Sight & Sounds Danny Leigh felt the film was "predictabl[y] histrionic", excessively long, and "geologically improbabl[e]". Ray Richmond of Variety found the film to be "roundly insipid" and a "mope opera that follows such a well-trod crisis path that viewers can set their watches by". Though he highly praised the film's special effects as being "sharp and impactful without being at all obtrusive", and noted the film had a talented cast, he panned the story for being unrealistic and lacking genuineness. The New York Times Ron Wertheimer felt the numerous subplots left the film feeling fragmented and confusing, and that it presented New York in an unrealistic light, even before the earthquake hits. Noting that the film has "hints of heartfelt drama, flashes of compelling characters, [and] echoes of true connection," he felt some of the film's best moments came in its smaller scenes.
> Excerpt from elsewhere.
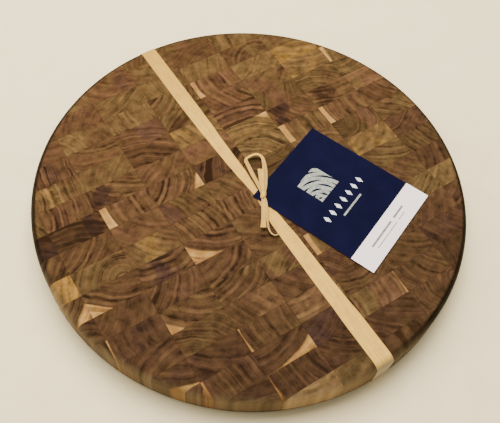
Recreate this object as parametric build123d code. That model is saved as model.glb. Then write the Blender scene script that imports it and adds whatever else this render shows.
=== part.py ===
from build123d import *
import math
import os

# Round end-grain chopping block, tied with a flat ribbon that carries a hang tag.
# Frame: millimetres, +Z up, origin under the centre of the board on the surface that it
# rests on. +X runs along the rows of blocks, +Y across them.

# Board: a disc cut from a glued panel of end-grain blocks
board_d = 355.6
board_t = 31.75
edge_r = 6.0  # round-over of the top and bottom edges

# Blocks: the glue lines make a plain grid, with one line across the board's centre
block_l = 42.55  # along X
block_w = 20.2  # along Y
column_line_x = 9.5  # the glue line next to the board's centre

# Ribbon: one flat cotton tape, once round the board and tied on top
ribbon_w = 15.0
ribbon_t = 0.4
ribbon_slack = 0.1  # between the tape and the round edge of the board
ribbon_x = -0.8  # where the tape crosses the board's middle
ribbon_turn_deg = 1.0
gathered_w = 9.0  # width of the tape where the knot pinches it
gather_far_l = 45.0  # from the knot to where the tape is flat again, on either side
gather_near_l = 38.0
cut_over = 1.0

# Hang tag: a card with a label strip on its lower end
card_w = 88.9
card_l = 114.3
card_t = 0.5
card_turn_deg = 22.2
card_hole_r = 2.5
card_hole_from_side = 5.0
card_hole_from_top = 7.0
label_l = 20.5
label_t = 0.15
running_gap = 0.3  # free height under and over the card, so that it can swing

# Knot and bow: the tape folded to a narrow strip
knot_x = 1.8
knot_y = -14.4
bow_turn_deg = -34.0  # the bow's own +Y, seen from above
knot_w = 5.2
knot_l = 7.5
knot_h = 3.4
knot_edge_r = 1.2
knot_stem_r = 1.6  # the strands that go down through the hole in the card
strip_t = 1.3

loop_strip_w = 3.2
loop_w = 17.2
loop_l = 40.0
loop_corner_r = 2.0
# Centre line of the loop, clockwise from the knot: shares of loop_w and loop_l
loop_shares = [(-0.03, -0.04), (-0.92, 0.79), (-0.80, 0.92), (-0.44, 0.97), (-0.07, 0.91), (0.07, 0.65), (0.05, 0.22)]

upper_tail_w = 4.4
upper_tail_root_w = 2.8
upper_tail_l = 23.4
upper_tail_lean = 3.2  # its cut end lies this far to the left of its root

lower_tail_w = 5.7
lower_tail_root_w = 3.4
lower_tail_root_x = -0.5
lower_tail_l = 25.6
lower_tail_lean = 1.35
lower_tail_flare_l = 7.2

curl_strip_w = 1.2
curl_root_x = 2.0
curl_w = 12.0
curl_l = 31.8
curl_corner_r = 2.0
# Centre line of the curl from its root: shares of curl_w and curl_l
curl_shares = [(0.0, 0.0), (0.22, 0.68), (0.37, 0.92), (0.70, 1.0), (1.0, 0.91)]

# Heights and radii that follow from the sizes above
board_r = board_d / 2
board_bottom_z = ribbon_t
board_top_z = board_bottom_z + board_t
ribbon_top_z = board_top_z + ribbon_t
card_z = ribbon_top_z + running_gap
card_top_z = card_z + card_t
bow_z = card_top_z + running_gap
knot_end = knot_l / 2

UP_FROM = (Align.CENTER, Align.CENTER, Align.MIN)
bow_place = Pos(knot_x, knot_y, bow_z) * Rot(0, 0, bow_turn_deg)
card_place = Pos(knot_x, knot_y, card_z) * Rot(0, 0, card_turn_deg)


def rounded_disc(radius, height, corner_r):
    """A disc standing on z = 0, with both its edges rounded over."""
    disc = Cylinder(radius, height, align=UP_FROM)
    return fillet(disc.edges().filter_by(GeomType.CIRCLE), corner_r)


def plate(points, thickness):
    """A flat plate on z = 0 with a straight-sided outline."""
    return extrude(make_face(Polyline(*points, close=True)), thickness)


def write(name, shape):
    """Write one sub-part to its own file."""
    shape.label = name
    export_step(shape, os.path.join("parts", name + ".step"))


# Rows of blocks: near ones on the -Y side and far ones on the +Y side of the middle glue
# line, each counted from the rim inwards. Each block is the part of its grid cell that
# lies inside the disc, so the blocks at the rim carry the rounded edge.
board = Pos(0, 0, board_bottom_z) * rounded_disc(board_r, board_t, edge_r)
rows_each_side = math.ceil(board_r / block_w)
first_column = math.floor((-board_r - column_line_x) / block_l)
last_column = math.ceil((board_r - column_line_x) / block_l)


def block_row(low_y):
    """The blocks between the glue lines at low_y and one block width further."""
    blocks = []
    for column in range(first_column, last_column):
        low_x = column_line_x + column * block_l
        nearest_x = max(low_x, -(low_x + block_l), 0)
        nearest_y = max(low_y, -(low_y + block_w), 0)
        if math.hypot(nearest_x, nearest_y) < board_r:
            centre = Pos(low_x + block_l / 2, low_y + block_w / 2, board_bottom_z)
            cell = centre * Box(block_l, block_w, board_t, align=UP_FROM)
            blocks += (cell & board).solids()
    return Compound(blocks)


for number in range(1, rows_each_side + 1):
    steps_out = rows_each_side - number
    write(f"near_row_{number:02d}", block_row(-(steps_out + 1) * block_w))
    write(f"far_row_{number:02d}", block_row(steps_out * block_w))

# Ribbon round the board: a thin shell of the board's own profile, cut to the tape's
# width, and drawn in on both sides where the knot gathers it.
wrap_outer = rounded_disc(board_r + ribbon_slack + ribbon_t, board_t + 2 * ribbon_t, edge_r + ribbon_t)
wrap_inner = Pos(0, 0, board_bottom_z) * rounded_disc(board_r + ribbon_slack, board_t, edge_r)
ribbon_place = Pos(ribbon_x, 0, 0) * Rot(0, 0, ribbon_turn_deg)
tape_space = ribbon_place * Box(ribbon_w, 2 * board_d, 2 * ribbon_top_z)
band = (wrap_outer - wrap_inner) & tape_space
for side in (-1, 1):
    notch = plate(
        [
            (side * gathered_w / 2, knot_end),
            (side * ribbon_w / 2, gather_far_l),
            (side * (ribbon_w / 2 + cut_over), gather_far_l),
            (side * (ribbon_w / 2 + cut_over), -gather_near_l),
            (side * ribbon_w / 2, -gather_near_l),
            (side * gathered_w / 2, -knot_end),
        ],
        ribbon_t + cut_over,
    )
    band -= ribbon_place * Pos(0, knot_y, board_top_z) * notch
write("ribbon_band", band)

# Knot: a lump with rounded flanks over the card, and the strands that join it to the
# band through the hole in the card.
lump = Box(knot_w, knot_l, knot_h, align=UP_FROM)
lump = fillet(lump.edges().filter_by(Axis.Y), knot_edge_r)
stem_h = bow_z - ribbon_top_z
stem = Pos(0, 0, -stem_h) * Cylinder(knot_stem_r, stem_h, align=UP_FROM)
write("ribbon_knot", bow_place * (lump + stem))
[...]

He criticized Lawrence's performance, but praised Dutton and Skerrit's, particularly their interactions together, stating "their scenes provide a strong argument for letting television drama do what it does best: focus on the details of human interaction."

Tom Shales of The Washington Post gave the film a more positive review, calling it "one of the best disaster movies ever made for television" and a "fabulously entertaining ordeal". He praised the characters for being sympathetic, the actors for portraying them well, and director Salomon for his skill in building the film's suspense.